-- start of Dataset section --
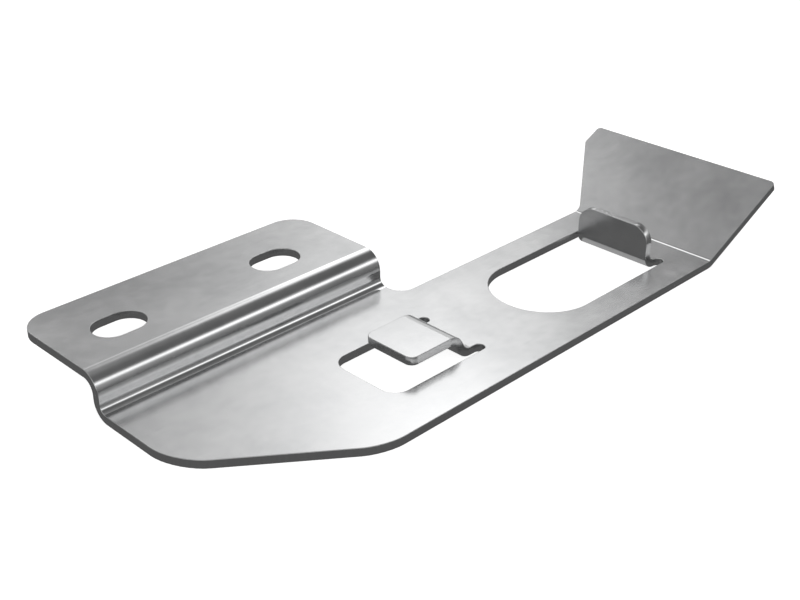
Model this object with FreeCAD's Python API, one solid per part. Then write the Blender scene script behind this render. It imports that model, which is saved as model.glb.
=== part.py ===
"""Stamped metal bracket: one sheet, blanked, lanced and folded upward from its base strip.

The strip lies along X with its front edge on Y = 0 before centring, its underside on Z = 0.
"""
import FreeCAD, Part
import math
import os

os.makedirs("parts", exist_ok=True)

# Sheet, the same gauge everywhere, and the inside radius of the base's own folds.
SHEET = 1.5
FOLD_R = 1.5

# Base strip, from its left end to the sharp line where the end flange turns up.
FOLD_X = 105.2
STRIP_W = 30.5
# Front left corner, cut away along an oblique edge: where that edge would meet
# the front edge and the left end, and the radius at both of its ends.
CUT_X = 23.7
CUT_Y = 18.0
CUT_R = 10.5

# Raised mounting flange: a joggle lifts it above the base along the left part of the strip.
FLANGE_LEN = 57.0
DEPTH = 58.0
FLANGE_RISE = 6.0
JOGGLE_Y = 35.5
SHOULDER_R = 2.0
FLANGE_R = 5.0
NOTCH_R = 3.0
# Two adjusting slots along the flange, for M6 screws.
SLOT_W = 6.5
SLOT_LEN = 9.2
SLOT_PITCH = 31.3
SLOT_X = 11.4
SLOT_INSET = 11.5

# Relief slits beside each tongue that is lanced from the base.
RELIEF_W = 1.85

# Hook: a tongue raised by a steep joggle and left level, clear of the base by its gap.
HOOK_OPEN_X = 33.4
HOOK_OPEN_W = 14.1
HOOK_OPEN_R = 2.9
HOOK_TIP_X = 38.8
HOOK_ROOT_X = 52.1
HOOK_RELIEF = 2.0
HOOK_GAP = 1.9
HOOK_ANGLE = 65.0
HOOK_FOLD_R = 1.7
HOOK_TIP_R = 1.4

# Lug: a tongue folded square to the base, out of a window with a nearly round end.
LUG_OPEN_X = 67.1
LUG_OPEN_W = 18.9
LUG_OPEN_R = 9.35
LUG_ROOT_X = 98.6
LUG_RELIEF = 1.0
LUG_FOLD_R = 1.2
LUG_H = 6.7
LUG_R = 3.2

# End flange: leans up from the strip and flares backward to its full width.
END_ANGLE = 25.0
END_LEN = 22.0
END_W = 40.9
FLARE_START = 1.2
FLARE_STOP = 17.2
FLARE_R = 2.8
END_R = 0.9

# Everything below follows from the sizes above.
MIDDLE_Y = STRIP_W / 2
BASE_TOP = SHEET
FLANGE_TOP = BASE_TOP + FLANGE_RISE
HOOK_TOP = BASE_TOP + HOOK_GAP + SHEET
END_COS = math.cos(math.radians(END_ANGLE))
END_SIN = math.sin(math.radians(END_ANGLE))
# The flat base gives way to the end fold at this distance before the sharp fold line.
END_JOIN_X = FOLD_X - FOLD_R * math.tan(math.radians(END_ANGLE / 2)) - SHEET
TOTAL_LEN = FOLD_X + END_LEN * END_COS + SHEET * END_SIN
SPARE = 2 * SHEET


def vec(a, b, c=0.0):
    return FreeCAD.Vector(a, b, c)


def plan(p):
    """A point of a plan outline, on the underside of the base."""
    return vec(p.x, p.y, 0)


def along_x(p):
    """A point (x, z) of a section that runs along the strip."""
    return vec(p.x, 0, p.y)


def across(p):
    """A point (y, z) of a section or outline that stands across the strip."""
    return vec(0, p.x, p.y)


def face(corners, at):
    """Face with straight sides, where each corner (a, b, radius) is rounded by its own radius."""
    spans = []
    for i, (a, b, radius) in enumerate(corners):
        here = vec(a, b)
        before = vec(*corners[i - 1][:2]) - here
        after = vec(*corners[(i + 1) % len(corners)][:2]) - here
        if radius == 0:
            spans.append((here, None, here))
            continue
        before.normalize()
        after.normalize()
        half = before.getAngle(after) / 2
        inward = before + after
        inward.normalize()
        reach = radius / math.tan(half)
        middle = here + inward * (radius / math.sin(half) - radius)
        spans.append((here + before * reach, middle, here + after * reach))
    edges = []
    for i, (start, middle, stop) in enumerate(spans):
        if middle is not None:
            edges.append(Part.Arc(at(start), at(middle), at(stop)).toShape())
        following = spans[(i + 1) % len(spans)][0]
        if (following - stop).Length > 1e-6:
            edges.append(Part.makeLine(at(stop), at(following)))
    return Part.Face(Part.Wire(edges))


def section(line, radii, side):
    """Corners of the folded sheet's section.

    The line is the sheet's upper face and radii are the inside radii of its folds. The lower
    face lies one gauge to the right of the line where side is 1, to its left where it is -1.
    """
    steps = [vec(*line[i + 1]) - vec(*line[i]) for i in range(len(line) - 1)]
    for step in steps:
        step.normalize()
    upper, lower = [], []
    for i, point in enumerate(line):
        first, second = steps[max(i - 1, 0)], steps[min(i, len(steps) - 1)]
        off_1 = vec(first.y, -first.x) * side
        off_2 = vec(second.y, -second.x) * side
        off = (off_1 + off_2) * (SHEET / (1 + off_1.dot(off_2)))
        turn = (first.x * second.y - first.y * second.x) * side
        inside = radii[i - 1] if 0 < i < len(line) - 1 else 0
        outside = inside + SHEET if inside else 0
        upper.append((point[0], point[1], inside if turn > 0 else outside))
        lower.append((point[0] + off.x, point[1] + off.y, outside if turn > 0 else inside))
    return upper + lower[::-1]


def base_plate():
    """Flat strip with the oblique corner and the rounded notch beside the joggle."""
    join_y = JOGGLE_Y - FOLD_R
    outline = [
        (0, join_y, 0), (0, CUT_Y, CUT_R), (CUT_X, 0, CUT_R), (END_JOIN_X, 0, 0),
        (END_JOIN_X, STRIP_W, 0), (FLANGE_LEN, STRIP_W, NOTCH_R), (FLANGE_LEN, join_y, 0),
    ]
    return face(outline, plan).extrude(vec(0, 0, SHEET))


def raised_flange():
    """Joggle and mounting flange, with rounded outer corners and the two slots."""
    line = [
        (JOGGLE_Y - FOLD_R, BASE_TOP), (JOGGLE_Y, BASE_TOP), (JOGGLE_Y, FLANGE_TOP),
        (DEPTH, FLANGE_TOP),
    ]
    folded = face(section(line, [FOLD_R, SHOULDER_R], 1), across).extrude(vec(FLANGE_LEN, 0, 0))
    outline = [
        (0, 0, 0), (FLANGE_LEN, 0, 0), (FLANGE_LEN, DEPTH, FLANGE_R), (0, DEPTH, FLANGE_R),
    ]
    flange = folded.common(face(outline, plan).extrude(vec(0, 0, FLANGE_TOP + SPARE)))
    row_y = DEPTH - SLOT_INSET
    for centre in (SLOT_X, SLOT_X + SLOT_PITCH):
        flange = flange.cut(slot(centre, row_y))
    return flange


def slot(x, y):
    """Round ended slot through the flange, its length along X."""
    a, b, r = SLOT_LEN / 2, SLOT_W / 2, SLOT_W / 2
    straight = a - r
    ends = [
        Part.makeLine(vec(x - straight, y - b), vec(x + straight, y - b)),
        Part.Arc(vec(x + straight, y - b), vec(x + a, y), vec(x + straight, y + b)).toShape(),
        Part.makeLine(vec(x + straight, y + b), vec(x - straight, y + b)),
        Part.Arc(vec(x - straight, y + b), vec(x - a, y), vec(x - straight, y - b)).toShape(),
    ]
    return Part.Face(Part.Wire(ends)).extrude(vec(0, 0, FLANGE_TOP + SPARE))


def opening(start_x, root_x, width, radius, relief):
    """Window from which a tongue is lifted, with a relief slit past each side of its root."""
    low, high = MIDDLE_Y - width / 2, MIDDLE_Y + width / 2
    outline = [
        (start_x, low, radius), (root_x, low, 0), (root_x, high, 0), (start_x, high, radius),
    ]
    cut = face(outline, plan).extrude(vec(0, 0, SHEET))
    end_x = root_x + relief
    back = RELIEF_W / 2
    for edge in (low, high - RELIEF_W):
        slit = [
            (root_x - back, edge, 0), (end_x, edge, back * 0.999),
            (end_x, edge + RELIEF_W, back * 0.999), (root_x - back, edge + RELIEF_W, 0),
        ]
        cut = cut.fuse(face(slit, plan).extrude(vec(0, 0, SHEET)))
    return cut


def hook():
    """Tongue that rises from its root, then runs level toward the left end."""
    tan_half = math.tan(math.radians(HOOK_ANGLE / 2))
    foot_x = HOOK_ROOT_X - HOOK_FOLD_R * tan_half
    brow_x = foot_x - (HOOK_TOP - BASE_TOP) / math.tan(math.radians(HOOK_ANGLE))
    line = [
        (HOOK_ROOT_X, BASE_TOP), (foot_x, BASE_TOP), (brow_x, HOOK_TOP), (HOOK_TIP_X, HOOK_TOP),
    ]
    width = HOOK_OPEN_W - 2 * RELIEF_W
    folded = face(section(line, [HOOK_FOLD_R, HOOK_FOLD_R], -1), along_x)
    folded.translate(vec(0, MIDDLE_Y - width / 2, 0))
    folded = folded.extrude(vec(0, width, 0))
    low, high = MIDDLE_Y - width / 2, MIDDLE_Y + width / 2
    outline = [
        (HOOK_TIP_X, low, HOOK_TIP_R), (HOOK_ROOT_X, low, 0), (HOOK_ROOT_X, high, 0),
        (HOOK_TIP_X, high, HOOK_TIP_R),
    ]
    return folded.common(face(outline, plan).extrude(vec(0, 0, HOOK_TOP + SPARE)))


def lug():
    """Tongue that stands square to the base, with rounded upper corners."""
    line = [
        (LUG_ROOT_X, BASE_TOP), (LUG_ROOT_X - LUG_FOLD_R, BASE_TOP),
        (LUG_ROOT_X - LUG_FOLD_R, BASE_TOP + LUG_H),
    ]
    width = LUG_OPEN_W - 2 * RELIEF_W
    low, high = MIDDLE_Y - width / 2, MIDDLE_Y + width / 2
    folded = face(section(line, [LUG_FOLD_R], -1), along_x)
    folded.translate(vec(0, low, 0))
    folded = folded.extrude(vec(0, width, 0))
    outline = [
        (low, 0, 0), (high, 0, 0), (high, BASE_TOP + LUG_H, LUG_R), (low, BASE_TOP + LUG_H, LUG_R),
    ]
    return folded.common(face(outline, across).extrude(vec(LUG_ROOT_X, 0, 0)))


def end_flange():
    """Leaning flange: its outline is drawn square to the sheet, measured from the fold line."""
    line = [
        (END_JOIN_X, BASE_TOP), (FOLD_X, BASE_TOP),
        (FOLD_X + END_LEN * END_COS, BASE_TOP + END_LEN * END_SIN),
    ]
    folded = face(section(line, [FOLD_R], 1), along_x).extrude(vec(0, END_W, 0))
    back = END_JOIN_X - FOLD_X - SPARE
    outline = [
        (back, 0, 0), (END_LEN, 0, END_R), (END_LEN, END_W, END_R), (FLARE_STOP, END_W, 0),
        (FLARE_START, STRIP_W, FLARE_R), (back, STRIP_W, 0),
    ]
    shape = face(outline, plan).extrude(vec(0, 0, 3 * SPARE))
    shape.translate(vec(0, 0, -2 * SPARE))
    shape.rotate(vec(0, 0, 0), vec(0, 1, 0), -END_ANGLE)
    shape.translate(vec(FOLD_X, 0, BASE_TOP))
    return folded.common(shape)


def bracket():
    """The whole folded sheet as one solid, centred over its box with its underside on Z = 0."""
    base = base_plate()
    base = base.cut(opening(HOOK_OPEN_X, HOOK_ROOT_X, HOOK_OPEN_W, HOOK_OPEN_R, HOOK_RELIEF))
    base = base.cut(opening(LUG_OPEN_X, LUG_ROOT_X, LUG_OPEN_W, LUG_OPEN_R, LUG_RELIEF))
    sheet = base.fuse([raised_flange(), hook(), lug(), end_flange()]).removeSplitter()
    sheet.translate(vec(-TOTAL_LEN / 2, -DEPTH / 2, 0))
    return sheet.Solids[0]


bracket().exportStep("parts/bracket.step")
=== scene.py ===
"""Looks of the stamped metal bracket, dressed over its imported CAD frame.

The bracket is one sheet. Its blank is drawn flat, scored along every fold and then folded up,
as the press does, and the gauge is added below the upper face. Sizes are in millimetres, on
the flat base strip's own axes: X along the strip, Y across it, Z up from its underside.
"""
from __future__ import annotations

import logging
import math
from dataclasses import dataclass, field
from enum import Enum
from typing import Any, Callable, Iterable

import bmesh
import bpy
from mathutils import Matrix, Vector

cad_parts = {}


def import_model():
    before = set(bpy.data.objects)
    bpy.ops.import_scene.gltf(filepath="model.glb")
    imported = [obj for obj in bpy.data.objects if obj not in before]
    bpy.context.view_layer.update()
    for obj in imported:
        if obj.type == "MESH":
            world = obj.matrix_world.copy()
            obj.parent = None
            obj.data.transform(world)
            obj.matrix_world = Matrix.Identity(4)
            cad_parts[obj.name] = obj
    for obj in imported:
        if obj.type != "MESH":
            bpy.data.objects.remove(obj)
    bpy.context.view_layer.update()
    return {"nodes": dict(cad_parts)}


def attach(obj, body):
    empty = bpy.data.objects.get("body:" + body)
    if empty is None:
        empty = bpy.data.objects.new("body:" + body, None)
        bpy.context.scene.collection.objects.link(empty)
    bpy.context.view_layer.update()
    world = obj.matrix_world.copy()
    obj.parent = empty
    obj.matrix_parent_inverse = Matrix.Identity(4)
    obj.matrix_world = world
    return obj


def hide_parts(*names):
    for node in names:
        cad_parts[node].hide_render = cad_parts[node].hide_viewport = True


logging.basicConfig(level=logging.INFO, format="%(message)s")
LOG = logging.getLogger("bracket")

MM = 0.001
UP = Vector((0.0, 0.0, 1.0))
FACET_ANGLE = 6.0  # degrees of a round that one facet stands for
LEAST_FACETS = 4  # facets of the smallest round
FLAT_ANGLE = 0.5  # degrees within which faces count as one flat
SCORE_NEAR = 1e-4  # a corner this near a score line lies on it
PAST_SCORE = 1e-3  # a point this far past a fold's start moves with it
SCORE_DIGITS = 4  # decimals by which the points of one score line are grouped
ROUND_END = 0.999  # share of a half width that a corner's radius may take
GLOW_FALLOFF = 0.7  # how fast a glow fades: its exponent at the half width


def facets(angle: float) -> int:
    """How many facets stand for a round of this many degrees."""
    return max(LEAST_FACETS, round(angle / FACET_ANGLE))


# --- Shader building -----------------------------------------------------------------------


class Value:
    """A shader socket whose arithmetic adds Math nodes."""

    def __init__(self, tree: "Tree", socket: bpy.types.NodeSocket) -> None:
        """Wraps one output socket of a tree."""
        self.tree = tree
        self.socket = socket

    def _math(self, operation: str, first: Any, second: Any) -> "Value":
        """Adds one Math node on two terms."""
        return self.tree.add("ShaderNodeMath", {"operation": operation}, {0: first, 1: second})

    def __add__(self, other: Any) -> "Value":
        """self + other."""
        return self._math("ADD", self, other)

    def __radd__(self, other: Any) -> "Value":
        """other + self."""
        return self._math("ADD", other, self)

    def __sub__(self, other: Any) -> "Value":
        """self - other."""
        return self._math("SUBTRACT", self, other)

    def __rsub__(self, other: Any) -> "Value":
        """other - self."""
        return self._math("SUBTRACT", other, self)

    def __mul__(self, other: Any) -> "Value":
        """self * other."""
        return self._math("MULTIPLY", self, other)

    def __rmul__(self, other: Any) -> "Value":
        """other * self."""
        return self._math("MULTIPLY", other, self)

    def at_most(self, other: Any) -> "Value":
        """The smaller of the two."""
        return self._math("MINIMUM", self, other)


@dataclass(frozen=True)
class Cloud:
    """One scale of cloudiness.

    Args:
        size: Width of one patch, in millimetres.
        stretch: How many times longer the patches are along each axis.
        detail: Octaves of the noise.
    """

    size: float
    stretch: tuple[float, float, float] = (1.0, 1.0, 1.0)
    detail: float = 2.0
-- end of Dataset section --
_Task objective_: Give again, word for word, every line of the listing above from the one with "LUG_OPEN_W, LUG_OPEN_R, LUG_RELIEF))" to the one with "imported CAD frame.", both inclusive, and nothing beyond them.

_Complete output_:
    base = base.cut(opening(LUG_OPEN_X, LUG_ROOT_X, LUG_OPEN_W, LUG_OPEN_R, LUG_RELIEF))
    sheet = base.fuse([raised_flange(), hook(), lug(), end_flange()]).removeSplitter()
    sheet.translate(vec(-TOTAL_LEN / 2, -DEPTH / 2, 0))
    return sheet.Solids[0]


bracket().exportStep("parts/bracket.step")
=== scene.py ===
"""Looks of the stamped metal bracket, dressed over its imported CAD frame.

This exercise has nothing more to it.